JSON records of objects:
— Start —

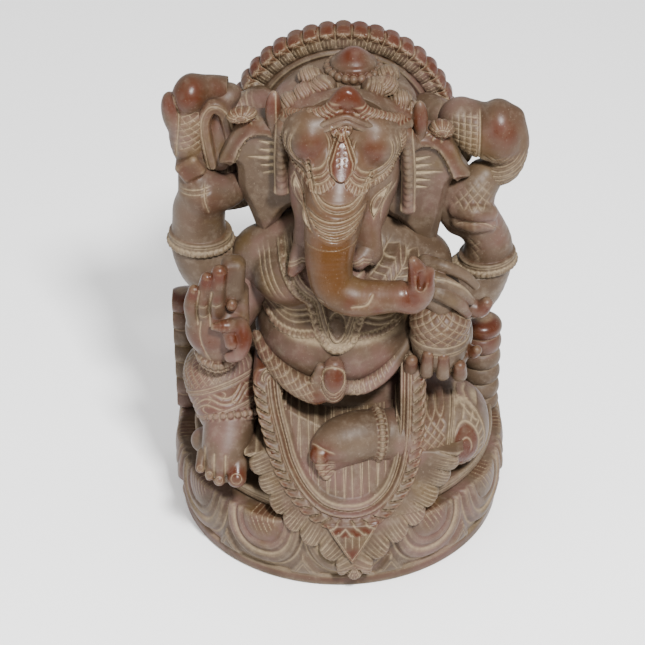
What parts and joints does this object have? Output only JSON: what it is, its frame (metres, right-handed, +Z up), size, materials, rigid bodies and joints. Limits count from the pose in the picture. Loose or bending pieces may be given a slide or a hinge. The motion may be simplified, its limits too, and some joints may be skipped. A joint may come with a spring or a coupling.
{
  "type": "ganesha idol",
  "caption": "Carved stone figure of a seated four-armed elephant-headed deity on a lotus base, with a scalloped halo behind the head.",
  "frame": {"origin": "centre of the underside's bounding box", "axes": "+Z up, the figure faces -Y, its right hand is at -X"},
  "size_m": [0.132, 0.09, 0.2018],
  "materials": {
    "carved_stone": "soft brownish grey stone, hand carved and softly polished, paler stone dust left in the engraved lines, browner and glossier on worn high spots",
    "rubbed_stone": "the same stone oiled or rubbed to a glossy amber brown"
  },
  "bodies": {
    "root": {"backrest": "carved_stone", "base_plinth": "carved_stone", "belt_serpent": "carved_stone", "cloth_frill": "carved_stone", "conch": "carved_stone", "diadem": "carved_stone", "goad": "carved_stone", "goad_hook": "carved_stone", "hair_locks": "carved_stone", "halo_disc": "carved_stone", "halo_rim": "carved_stone", "head": "carved_stone", "jewel_drop": "carved_stone", "lap_band": "carved_stone", "lap_cloth": "carved_stone", "left_anklet": "carved_stone", "left_arm_folds": "carved_stone", "left_armlet": "carved_stone", "left_bolster": "carved_stone", "left_ear": "carved_stone", "left_ear_tag": "carved_stone", "left_foot": "carved_stone", "left_front_arm": "carved_stone", "left_front_hand": "carved_stone", "left_leg": "carved_stone", "left_rear_arm": "carved_stone", "left_rear_hand": "carved_stone", "left_scarf_fold": "carved_stone", "left_tassel": "carved_stone", "left_tusk": "carved_stone", "lotus_pedestal": "carved_stone", "necklace": "carved_stone", "right_anklet": "carved_stone", "right_armlet": "carved_stone", "right_bolster": "carved_stone", "right_bracelet": "carved_stone", "right_ear": "carved_stone", "right_ear_tag": "carved_stone", "right_foot": "carved_stone", "right_front_arm": "carved_stone", "right_front_hand": "carved_stone", "right_leg": "carved_stone", "right_rear_arm": "carved_stone", "right_rear_hand": "carved_stone", "right_scarf_fold": "carved_stone", "right_tassel": "carved_stone", "right_tusk": "carved_stone", "seat_cushion": "carved_stone", "sweets_bowl": "carved_stone", "topknot": "carved_stone", "torso": "carved_stone", "trunk": "rubbed_stone"}
  },
  "joints": []
}
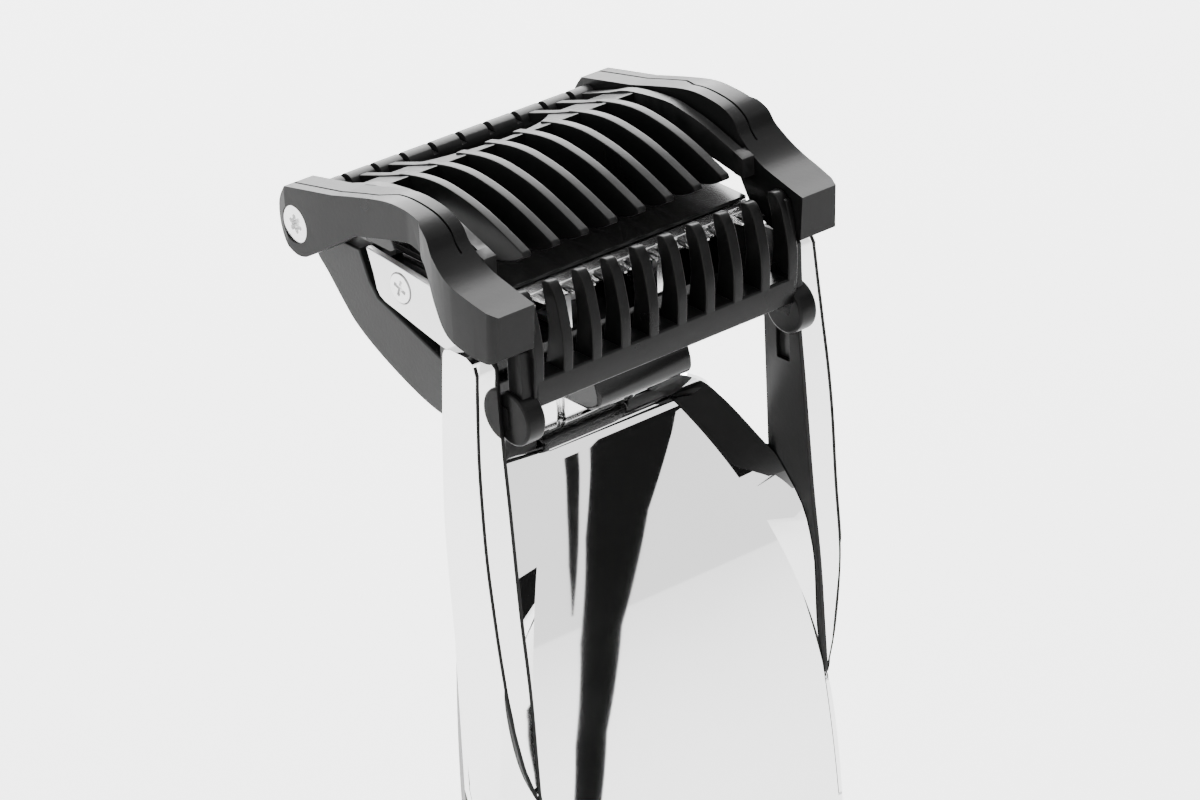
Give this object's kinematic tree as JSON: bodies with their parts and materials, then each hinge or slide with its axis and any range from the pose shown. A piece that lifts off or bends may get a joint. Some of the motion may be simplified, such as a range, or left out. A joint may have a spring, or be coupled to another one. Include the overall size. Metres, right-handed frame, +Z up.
{
  "type": "hair clipper",
  "caption": "Upright cordless hair and beard clipper with a wide T head, a mirror-metal forked housing, a dark grip and a height-adjustable comb over the blade.",
  "frame": {"origin": "on the flat base, on the handle's mid-plane, 6.2 mm in front of the motor axis", "axes": "+Z up the handle towards the comb, -Y the way the blade faces, X across the handle"},
  "size_m": [0.048, 0.0411, 0.18],
  "materials": {
    "chrome_housing": "mirror-bright plated metal",
    "grip_plastic": "fine satin, dark grey",
    "comb_plastic": "satin moulded black",
    "gloss_black": "polished black",
    "inner_plastic": "plain moulded",
    "white_plastic": "self-lubricating acetal",
    "battery_sleeve": "shrink sleeve",
    "board_green": "solder mask",
    "motor_can": "drawn steel can",
    "silver_plate": "fine satin",
    "steel_hardware": "bright zinc",
    "contact_brass": "plated",
    "blade_steel": "ground"
  },
  "bodies": {
    "handle": {"housing_front": "chrome_housing", "housing_rear": "chrome_housing", "grip_front": "grip_plastic", "grip_rear": "grip_plastic", "base_cap": "grip_plastic", "arm_cover_left": "chrome_housing", "arm_cover_right": "chrome_housing", "arm_rail_left": "comb_plastic", "arm_rail_right": "comb_plastic", "neck": "gloss_black", "neck_collar": "chrome_housing", "chassis": "inner_plastic", "battery": "battery_sleeve", "circuit_board": "board_green", "motor": "motor_can", "motor_screws": "steel_hardware", "housing_screws": "steel_hardware", "charging_contacts": "contact_brass", "detent_spring": "steel_hardware", "head_frame": "gloss_black", "head_rear_shell": "grip_plastic", "head_top_cover": "gloss_black", "head_side_plate_left": "silver_plate", "head_side_plate_right": "silver_plate", "side_plate_screws": "steel_hardware", "fixed_blade": "blade_steel", "blade_screws": "steel_hardware", "blade_spring": "steel_hardware", "wheel_axle": "steel_hardware", "button_spring": "steel_hardware"},
    "cutter": {"moving_blade": "blade_steel", "blade_yoke": "white_plastic"},
    "rotor": {"motor_shaft": "steel_hardware", "eccentric": "white_plastic"},
    "comb": {"comb_ribs": "comb_plastic", "comb_side_frame_left": "comb_plastic", "comb_side_frame_right": "comb_plastic", "comb_rear_bar": "comb_plastic", "comb_screws": "steel_hardware", "front_comb": "comb_plastic", "lift_bar_left": "inner_plastic", "lift_bar_right": "inner_plastic", "lift_bridge": "inner_plastic"},
    "zoom_wheel": {"zoom_wheel": "comb_plastic", "wheel_pinion": "inner_plastic"},
    "power_button": {"power_button": "comb_plastic"}
  },
  "joints": [
    {"name": "comb_lift", "type": "slide", "parent": "handle", "child": "comb", "axis": [0, 0, 1], "range_m": [0, 0.008]},
    {"name": "zoom_wheel_turn", "type": "hinge", "parent": "handle", "child": "zoom_wheel", "pos_m": [0, -0.0075, 0.084], "axis": [1, 0, 0], "range_deg": [0, 102]},
    {"name": "blade_stroke", "type": "slide", "parent": "handle", "child": "cutter", "axis": [1, 0, 0], "range_m": [-0.0012, 0.0012]},
    {"name": "motor_spin", "type": "hinge", "parent": "handle", "child": "rotor", "pos_m": [0, 0.0062, 0.12], "axis": [0, 0, 1], "continuous": true},
    {"name": "button_press", "type": "slide", "parent": "handle", "child": "power_button", "axis": [0, 1, 0], "range_m": [0, 0.0006], "stiffness_N_per_m": 400}
  ],
  "couplings": [
    {"joint": "zoom_wheel_turn", "follows": "comb_lift", "rad_per_m": 222.22}
  ]
}
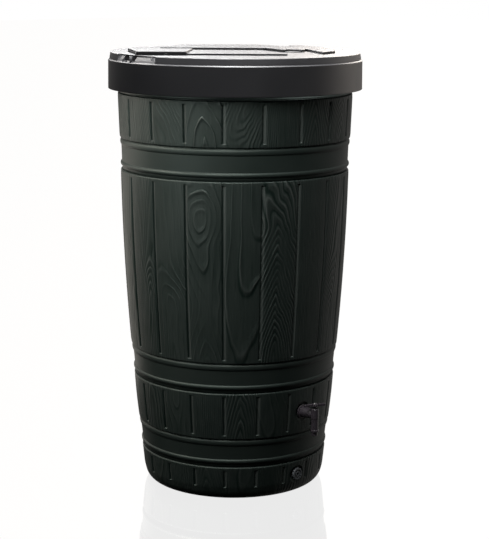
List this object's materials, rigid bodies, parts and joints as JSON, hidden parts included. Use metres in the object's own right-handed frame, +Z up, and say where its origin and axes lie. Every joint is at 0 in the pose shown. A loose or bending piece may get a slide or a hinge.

— End —

The records above should all be quoted exactly, please.

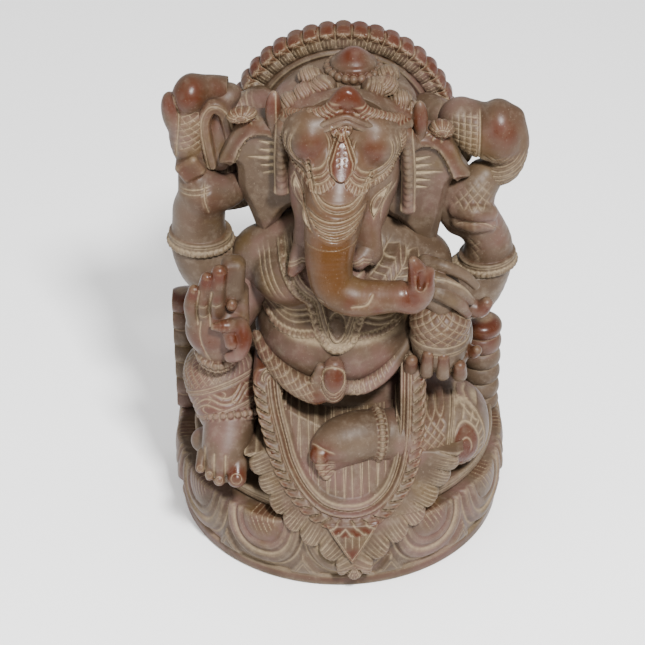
What parts and joints does this object have? Output only JSON: what it is, its frame (metres, right-handed, +Z up), size, materials, rigid bodies and joints. Limits count from the pose in the picture. Loose or bending pieces may be given a slide or a hinge. The motion may be simplified, its limits too, and some joints may be skipped. A joint may come with a spring or a coupling.
{
  "type": "ganesha idol",
  "caption": "Carved stone figure of a seated four-armed elephant-headed deity on a lotus base, with a scalloped halo behind the head.",
  "frame": {"origin": "centre of the underside's bounding box", "axes": "+Z up, the figure faces -Y, its right hand is at -X"},
  "size_m": [0.132, 0.09, 0.2018],
  "materials": {
    "carved_stone": "soft brownish grey stone, hand carved and softly polished, paler stone dust left in the engraved lines, browner and glossier on worn high spots",
    "rubbed_stone": "the same stone oiled or rubbed to a glossy amber brown"
  },
  "bodies": {
    "root": {"backrest": "carved_stone", "base_plinth": "carved_stone", "belt_serpent": "carved_stone", "cloth_frill": "carved_stone", "conch": "carved_stone", "diadem": "carved_stone", "goad": "carved_stone", "goad_hook": "carved_stone", "hair_locks": "carved_stone", "halo_disc": "carved_stone", "halo_rim": "carved_stone", "head": "carved_stone", "jewel_drop": "carved_stone", "lap_band": "carved_stone", "lap_cloth": "carved_stone", "left_anklet": "carved_stone", "left_arm_folds": "carved_stone", "left_armlet": "carved_stone", "left_bolster": "carved_stone", "left_ear": "carved_stone", "left_ear_tag": "carved_stone", "left_foot": "carved_stone", "left_front_arm": "carved_stone", "left_front_hand": "carved_stone", "left_leg": "carved_stone", "left_rear_arm": "carved_stone", "left_rear_hand": "carved_stone", "left_scarf_fold": "carved_stone", "left_tassel": "carved_stone", "left_tusk": "carved_stone", "lotus_pedestal": "carved_stone", "necklace": "carved_stone", "right_anklet": "carved_stone", "right_armlet": "carved_stone", "right_bolster": "carved_stone", "right_bracelet": "carved_stone", "right_ear": "carved_stone", "right_ear_tag": "carved_stone", "right_foot": "carved_stone", "right_front_arm": "carved_stone", "right_front_hand": "carved_stone", "right_leg": "carved_stone", "right_rear_arm": "carved_stone", "right_rear_hand": "carved_stone", "right_scarf_fold": "carved_stone", "right_tassel": "carved_stone", "right_tusk": "carved_stone", "seat_cushion": "carved_stone", "sweets_bowl": "carved_stone", "topknot": "carved_stone", "torso": "carved_stone", "trunk": "rubbed_stone"}
  },
  "joints": []
}
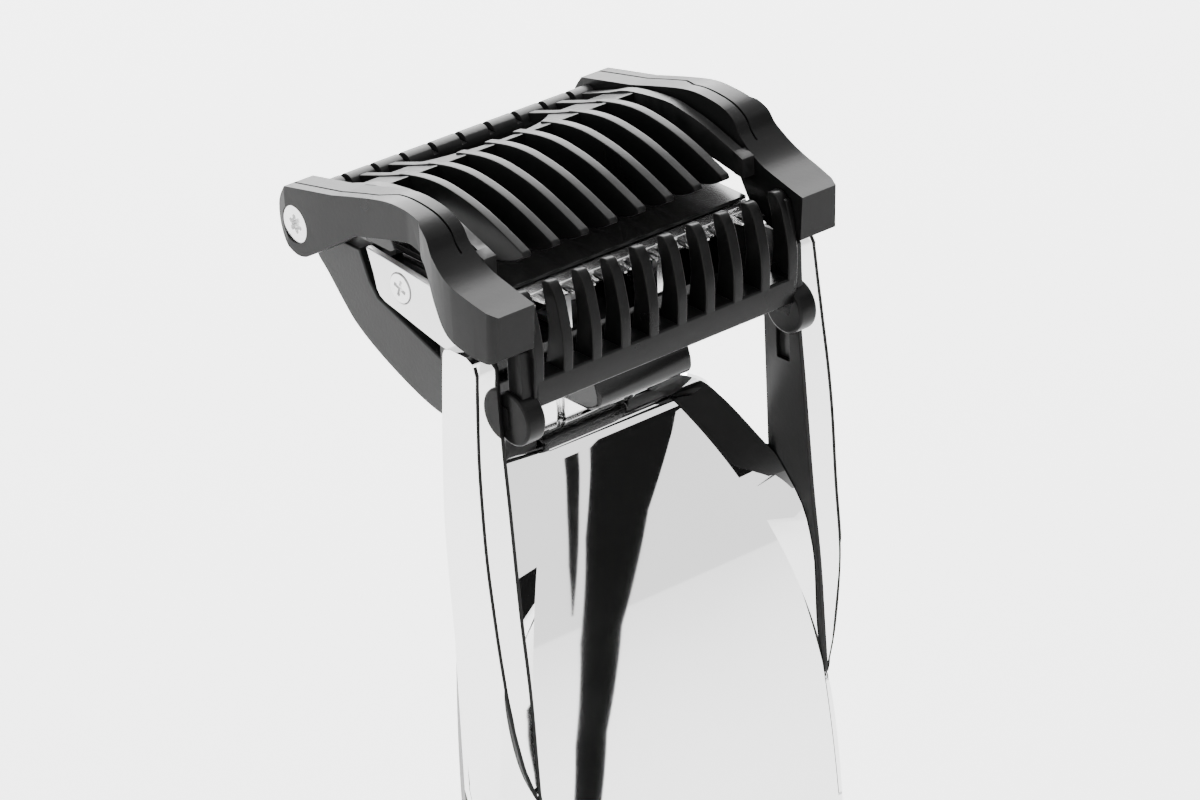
Give this object's kinematic tree as JSON: bodies with their parts and materials, then each hinge or slide with its axis and any range from the pose shown. A piece that lifts off or bends may get a joint. Some of the motion may be simplified, such as a range, or left out. A joint may have a spring, or be coupled to another one. Include the overall size. Metres, right-handed frame, +Z up.
{
  "type": "hair clipper",
  "caption": "Upright cordless hair and beard clipper with a wide T head, a mirror-metal forked housing, a dark grip and a height-adjustable comb over the blade.",
  "frame": {"origin": "on the flat base, on the handle's mid-plane, 6.2 mm in front of the motor axis", "axes": "+Z up the handle towards the comb, -Y the way the blade faces, X across the handle"},
  "size_m": [0.048, 0.0411, 0.18],
  "materials": {
    "chrome_housing": "mirror-bright plated metal",
    "grip_plastic": "fine satin, dark grey",
    "comb_plastic": "satin moulded black",
    "gloss_black": "polished black",
    "inner_plastic": "plain moulded",
    "white_plastic": "self-lubricating acetal",
    "battery_sleeve": "shrink sleeve",
    "board_green": "solder mask",
    "motor_can": "drawn steel can",
    "silver_plate": "fine satin",
    "steel_hardware": "bright zinc",
    "contact_brass": "plated",
    "blade_steel": "ground"
  },
  "bodies": {
    "handle": {"housing_front": "chrome_housing", "housing_rear": "chrome_housing", "grip_front": "grip_plastic", "grip_rear": "grip_plastic", "base_cap": "grip_plastic", "arm_cover_left": "chrome_housing", "arm_cover_right": "chrome_housing", "arm_rail_left": "comb_plastic", "arm_rail_right": "comb_plastic", "neck": "gloss_black", "neck_collar": "chrome_housing", "chassis": "inner_plastic", "battery": "battery_sleeve", "circuit_board": "board_green", "motor": "motor_can", "motor_screws": "steel_hardware", "housing_screws": "steel_hardware", "charging_contacts": "contact_brass", "detent_spring": "steel_hardware", "head_frame": "gloss_black", "head_rear_shell": "grip_plastic", "head_top_cover": "gloss_black", "head_side_plate_left": "silver_plate", "head_side_plate_right": "silver_plate", "side_plate_screws": "steel_hardware", "fixed_blade": "blade_steel", "blade_screws": "steel_hardware", "blade_spring": "steel_hardware", "wheel_axle": "steel_hardware", "button_spring": "steel_hardware"},
    "cutter": {"moving_blade": "blade_steel", "blade_yoke": "white_plastic"},
    "rotor": {"motor_shaft": "steel_hardware", "eccentric": "white_plastic"},
    "comb": {"comb_ribs": "comb_plastic", "comb_side_frame_left": "comb_plastic", "comb_side_frame_right": "comb_plastic", "comb_rear_bar": "comb_plastic", "comb_screws": "steel_hardware", "front_comb": "comb_plastic", "lift_bar_left": "inner_plastic", "lift_bar_right": "inner_plastic", "lift_bridge": "inner_plastic"},
    "zoom_wheel": {"zoom_wheel": "comb_plastic", "wheel_pinion": "inner_plastic"},
    "power_button": {"power_button": "comb_plastic"}
  },
  "joints": [
    {"name": "comb_lift", "type": "slide", "parent": "handle", "child": "comb", "axis": [0, 0, 1], "range_m": [0, 0.008]},
    {"name": "zoom_wheel_turn", "type": "hinge", "parent": "handle", "child": "zoom_wheel", "pos_m": [0, -0.0075, 0.084], "axis": [1, 0, 0], "range_deg": [0, 102]},
    {"name": "blade_stroke", "type": "slide", "parent": "handle", "child": "cutter", "axis": [1, 0, 0], "range_m": [-0.0012, 0.0012]},
    {"name": "motor_spin", "type": "hinge", "parent": "handle", "child": "rotor", "pos_m": [0, 0.0062, 0.12], "axis": [0, 0, 1], "continuous": true},
    {"name": "button_press", "type": "slide", "parent": "handle", "child": "power_button", "axis": [0, 1, 0], "range_m": [0, 0.0006], "stiffness_N_per_m": 400}
  ],
  "couplings": [
    {"joint": "zoom_wheel_turn", "follows": "comb_lift", "rad_per_m": 222.22}
  ]
}
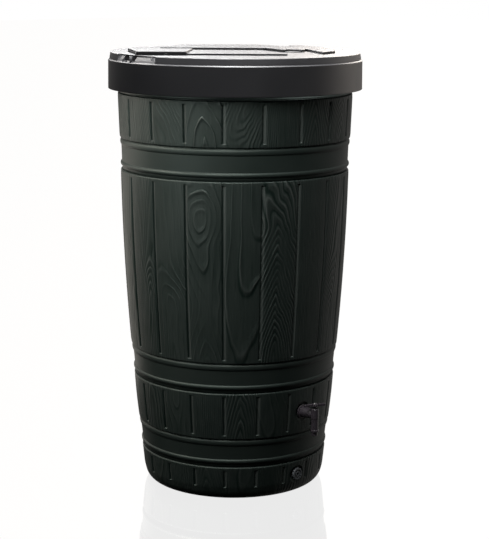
List this object's materials, rigid bodies, parts and joints as JSON, hidden parts included. Use metres in the object's own right-handed frame, +Z up, and say where its origin and axes lie. Every joint is at 0 in the pose shown. A loose or bending piece may get a slide or a hinge.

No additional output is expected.